Show every line containing "update" by copying it.

·····

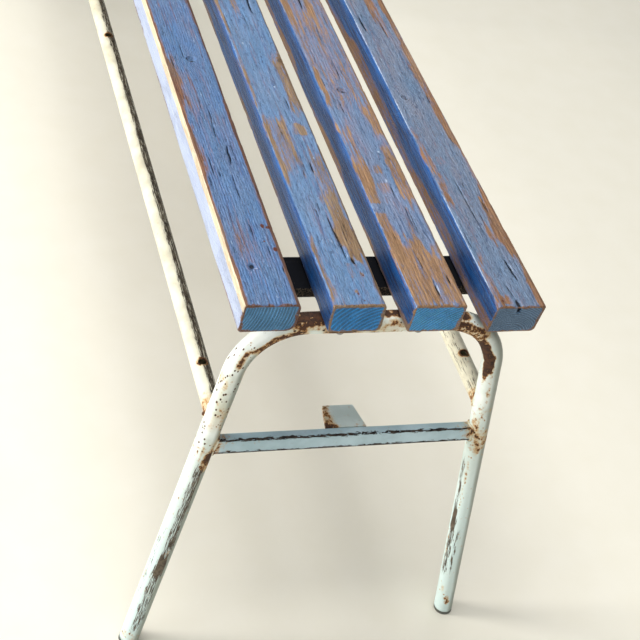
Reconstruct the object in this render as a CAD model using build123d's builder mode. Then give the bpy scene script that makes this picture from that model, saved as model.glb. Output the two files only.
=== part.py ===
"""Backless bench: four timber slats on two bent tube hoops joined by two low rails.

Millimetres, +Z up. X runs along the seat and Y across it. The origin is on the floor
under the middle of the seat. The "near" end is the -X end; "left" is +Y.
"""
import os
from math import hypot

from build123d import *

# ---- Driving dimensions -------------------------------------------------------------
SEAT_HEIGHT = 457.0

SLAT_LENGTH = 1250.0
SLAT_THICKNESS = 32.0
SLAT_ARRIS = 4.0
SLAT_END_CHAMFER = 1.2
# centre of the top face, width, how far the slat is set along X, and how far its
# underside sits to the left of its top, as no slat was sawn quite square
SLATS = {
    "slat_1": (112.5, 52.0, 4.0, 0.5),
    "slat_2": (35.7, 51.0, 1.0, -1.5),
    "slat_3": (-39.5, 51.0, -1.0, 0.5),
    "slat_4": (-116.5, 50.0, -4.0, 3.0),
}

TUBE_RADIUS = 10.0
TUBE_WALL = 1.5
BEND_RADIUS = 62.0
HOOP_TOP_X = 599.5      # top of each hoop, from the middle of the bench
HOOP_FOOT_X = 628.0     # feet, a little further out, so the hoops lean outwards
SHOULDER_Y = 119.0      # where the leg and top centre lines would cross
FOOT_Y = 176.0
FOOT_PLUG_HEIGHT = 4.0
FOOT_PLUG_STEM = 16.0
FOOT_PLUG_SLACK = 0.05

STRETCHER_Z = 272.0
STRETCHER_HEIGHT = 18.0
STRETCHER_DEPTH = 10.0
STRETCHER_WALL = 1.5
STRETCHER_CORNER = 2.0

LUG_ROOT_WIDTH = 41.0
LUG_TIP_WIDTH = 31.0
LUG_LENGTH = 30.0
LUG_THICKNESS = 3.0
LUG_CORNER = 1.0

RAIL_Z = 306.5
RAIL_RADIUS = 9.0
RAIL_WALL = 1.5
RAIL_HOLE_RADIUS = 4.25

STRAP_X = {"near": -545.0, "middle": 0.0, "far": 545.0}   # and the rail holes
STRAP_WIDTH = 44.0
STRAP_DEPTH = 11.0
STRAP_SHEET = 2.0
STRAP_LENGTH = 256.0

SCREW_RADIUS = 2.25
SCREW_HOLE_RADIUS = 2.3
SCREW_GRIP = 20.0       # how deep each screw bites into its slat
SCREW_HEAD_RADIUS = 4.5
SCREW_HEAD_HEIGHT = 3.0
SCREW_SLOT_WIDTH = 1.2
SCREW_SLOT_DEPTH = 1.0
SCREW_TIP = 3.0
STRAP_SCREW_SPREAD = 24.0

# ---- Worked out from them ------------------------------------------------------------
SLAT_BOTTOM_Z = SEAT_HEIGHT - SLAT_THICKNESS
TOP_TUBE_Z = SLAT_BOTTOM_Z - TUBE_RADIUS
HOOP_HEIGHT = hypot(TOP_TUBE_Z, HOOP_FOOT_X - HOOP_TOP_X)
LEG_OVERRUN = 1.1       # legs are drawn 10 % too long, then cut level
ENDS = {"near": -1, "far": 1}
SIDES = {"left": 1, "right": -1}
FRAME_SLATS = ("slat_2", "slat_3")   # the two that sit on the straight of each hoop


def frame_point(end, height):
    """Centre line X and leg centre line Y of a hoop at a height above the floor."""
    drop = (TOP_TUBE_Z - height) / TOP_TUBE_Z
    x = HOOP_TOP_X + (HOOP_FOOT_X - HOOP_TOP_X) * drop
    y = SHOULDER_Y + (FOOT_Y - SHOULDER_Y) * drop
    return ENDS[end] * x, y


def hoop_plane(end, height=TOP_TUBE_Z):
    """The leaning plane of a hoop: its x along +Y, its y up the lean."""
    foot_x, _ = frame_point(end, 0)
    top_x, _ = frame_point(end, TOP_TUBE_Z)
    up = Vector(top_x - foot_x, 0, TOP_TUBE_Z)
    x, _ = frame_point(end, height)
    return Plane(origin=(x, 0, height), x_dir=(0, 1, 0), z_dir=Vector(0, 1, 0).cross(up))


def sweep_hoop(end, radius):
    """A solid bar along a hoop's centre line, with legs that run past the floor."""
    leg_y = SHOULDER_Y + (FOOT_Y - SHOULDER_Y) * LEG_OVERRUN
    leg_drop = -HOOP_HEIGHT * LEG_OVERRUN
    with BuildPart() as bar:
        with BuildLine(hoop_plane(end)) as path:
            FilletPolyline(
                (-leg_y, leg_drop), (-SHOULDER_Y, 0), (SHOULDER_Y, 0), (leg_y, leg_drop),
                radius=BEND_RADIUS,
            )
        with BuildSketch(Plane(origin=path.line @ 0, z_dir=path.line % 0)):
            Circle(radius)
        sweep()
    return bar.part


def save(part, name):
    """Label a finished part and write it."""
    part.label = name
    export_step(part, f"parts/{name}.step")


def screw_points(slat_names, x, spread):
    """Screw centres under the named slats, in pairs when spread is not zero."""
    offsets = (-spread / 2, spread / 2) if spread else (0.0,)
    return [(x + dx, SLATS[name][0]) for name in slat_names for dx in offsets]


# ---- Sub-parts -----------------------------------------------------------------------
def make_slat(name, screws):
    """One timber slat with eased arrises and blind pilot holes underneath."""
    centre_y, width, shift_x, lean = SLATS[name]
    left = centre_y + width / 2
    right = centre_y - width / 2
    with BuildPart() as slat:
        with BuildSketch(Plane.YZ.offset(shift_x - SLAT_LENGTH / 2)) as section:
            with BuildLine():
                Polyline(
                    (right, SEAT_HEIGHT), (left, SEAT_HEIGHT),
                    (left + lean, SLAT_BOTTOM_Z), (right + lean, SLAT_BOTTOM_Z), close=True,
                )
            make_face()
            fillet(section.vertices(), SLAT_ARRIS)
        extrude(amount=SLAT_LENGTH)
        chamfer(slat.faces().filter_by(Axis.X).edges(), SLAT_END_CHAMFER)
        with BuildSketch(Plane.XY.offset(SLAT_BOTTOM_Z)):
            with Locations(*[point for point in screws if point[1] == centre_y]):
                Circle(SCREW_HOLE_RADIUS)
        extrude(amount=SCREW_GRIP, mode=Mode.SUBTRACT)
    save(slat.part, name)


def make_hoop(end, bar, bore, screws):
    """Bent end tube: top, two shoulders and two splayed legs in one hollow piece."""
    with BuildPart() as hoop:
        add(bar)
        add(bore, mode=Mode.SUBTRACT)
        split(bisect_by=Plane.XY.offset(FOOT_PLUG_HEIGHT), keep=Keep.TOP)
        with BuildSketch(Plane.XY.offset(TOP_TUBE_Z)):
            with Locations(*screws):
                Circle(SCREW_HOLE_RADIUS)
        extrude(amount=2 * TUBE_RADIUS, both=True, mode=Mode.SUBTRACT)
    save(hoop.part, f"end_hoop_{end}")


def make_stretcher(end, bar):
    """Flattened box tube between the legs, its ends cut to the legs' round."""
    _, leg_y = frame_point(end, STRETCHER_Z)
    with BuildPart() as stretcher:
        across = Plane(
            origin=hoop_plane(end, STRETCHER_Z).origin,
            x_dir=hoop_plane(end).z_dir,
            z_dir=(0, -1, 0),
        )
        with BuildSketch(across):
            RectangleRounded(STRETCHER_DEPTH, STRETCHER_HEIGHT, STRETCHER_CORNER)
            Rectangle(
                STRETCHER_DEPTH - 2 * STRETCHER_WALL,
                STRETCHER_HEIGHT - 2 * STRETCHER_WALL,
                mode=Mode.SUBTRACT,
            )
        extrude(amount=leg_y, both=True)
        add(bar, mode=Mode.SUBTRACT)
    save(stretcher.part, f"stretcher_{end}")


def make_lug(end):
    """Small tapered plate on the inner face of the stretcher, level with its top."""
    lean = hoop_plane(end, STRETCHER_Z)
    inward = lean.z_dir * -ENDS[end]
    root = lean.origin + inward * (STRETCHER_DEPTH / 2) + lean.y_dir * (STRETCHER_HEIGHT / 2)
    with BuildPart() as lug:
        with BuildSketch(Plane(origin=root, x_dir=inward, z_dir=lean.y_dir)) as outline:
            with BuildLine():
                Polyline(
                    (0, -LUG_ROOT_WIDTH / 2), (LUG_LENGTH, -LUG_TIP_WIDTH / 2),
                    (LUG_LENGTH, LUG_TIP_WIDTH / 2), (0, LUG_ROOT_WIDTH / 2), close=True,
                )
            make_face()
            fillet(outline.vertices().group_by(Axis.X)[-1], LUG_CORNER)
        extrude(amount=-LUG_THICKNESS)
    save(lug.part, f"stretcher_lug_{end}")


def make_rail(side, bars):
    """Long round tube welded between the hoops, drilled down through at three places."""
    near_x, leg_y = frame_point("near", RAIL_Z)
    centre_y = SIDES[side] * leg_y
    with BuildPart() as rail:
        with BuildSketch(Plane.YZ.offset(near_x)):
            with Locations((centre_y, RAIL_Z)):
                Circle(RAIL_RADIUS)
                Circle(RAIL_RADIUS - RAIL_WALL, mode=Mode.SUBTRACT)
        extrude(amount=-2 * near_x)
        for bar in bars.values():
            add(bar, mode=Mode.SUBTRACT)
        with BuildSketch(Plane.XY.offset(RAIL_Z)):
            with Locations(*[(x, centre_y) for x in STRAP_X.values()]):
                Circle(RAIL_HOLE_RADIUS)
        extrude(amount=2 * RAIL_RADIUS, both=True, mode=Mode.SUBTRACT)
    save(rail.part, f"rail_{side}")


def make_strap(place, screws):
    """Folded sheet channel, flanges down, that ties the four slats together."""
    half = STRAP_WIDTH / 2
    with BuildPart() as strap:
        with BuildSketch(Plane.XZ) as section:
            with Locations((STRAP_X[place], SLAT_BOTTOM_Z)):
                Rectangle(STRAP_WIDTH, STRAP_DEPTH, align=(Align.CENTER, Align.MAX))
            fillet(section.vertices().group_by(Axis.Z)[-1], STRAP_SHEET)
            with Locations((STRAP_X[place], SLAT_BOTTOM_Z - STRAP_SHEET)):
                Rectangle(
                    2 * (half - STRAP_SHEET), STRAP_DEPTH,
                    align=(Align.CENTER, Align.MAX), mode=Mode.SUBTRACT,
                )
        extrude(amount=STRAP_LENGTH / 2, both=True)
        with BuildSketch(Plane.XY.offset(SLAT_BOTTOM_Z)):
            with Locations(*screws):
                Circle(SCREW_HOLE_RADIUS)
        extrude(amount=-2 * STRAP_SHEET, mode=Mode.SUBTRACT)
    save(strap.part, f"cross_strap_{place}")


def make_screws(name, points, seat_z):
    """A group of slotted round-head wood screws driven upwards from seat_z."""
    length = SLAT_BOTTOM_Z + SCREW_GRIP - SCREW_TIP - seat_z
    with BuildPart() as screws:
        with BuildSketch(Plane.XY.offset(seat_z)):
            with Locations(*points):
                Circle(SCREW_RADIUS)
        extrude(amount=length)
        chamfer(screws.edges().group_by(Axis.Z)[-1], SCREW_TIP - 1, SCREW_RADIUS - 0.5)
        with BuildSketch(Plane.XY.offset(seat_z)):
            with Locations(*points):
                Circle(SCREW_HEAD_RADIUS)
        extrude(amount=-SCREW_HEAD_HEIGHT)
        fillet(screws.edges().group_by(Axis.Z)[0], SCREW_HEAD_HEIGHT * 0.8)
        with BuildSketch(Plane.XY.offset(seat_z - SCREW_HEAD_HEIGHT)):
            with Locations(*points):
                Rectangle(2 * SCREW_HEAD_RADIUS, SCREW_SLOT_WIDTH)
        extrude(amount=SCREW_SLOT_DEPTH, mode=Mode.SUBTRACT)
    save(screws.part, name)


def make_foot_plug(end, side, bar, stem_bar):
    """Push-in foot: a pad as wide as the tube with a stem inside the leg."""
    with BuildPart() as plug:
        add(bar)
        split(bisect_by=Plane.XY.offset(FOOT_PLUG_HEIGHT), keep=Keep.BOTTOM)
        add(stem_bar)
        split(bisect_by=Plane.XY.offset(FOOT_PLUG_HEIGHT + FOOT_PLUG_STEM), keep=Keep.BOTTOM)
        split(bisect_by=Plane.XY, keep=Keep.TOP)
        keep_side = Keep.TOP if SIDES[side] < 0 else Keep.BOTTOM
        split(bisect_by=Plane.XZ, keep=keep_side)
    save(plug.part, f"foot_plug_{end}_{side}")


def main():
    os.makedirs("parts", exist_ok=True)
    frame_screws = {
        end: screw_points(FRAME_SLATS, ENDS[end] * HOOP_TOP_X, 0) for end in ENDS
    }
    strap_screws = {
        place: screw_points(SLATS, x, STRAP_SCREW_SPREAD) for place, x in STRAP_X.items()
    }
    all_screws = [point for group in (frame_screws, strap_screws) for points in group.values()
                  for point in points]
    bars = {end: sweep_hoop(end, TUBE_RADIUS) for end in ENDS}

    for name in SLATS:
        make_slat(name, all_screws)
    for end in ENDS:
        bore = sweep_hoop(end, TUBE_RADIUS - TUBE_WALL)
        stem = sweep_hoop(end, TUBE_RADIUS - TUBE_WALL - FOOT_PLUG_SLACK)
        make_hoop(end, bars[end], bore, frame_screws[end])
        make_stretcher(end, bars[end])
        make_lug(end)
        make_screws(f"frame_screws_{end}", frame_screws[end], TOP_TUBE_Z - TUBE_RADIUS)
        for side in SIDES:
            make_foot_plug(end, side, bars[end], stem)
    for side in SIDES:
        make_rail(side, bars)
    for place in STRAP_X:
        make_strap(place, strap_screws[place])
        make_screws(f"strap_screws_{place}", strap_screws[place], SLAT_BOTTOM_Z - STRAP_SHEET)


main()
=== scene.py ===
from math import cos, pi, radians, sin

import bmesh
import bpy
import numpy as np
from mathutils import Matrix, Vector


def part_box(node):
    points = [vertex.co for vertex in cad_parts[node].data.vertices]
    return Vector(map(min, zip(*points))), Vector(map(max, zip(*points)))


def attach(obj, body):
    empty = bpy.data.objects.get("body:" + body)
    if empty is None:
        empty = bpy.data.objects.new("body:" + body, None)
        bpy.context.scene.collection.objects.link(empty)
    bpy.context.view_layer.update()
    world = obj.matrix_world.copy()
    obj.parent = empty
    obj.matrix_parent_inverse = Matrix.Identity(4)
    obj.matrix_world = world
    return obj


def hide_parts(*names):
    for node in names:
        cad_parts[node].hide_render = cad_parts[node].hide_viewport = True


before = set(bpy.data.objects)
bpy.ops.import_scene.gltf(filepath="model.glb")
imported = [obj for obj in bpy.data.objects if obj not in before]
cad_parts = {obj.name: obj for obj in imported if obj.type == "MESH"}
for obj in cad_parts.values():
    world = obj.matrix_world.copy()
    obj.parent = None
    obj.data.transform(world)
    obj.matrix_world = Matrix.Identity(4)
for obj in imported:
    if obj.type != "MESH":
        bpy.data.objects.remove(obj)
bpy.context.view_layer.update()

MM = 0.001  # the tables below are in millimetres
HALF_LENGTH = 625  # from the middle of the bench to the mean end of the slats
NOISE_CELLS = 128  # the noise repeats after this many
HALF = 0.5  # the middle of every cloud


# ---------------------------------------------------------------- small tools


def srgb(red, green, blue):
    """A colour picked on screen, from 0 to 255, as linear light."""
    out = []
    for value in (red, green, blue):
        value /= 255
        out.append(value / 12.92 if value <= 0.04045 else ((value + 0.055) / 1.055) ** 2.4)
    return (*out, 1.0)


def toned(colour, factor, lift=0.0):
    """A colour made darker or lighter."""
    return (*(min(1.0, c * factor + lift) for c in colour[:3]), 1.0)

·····

§ **EXERCISE RESULT**
    bpy.context.view_layer.update()
bpy.context.view_layer.update()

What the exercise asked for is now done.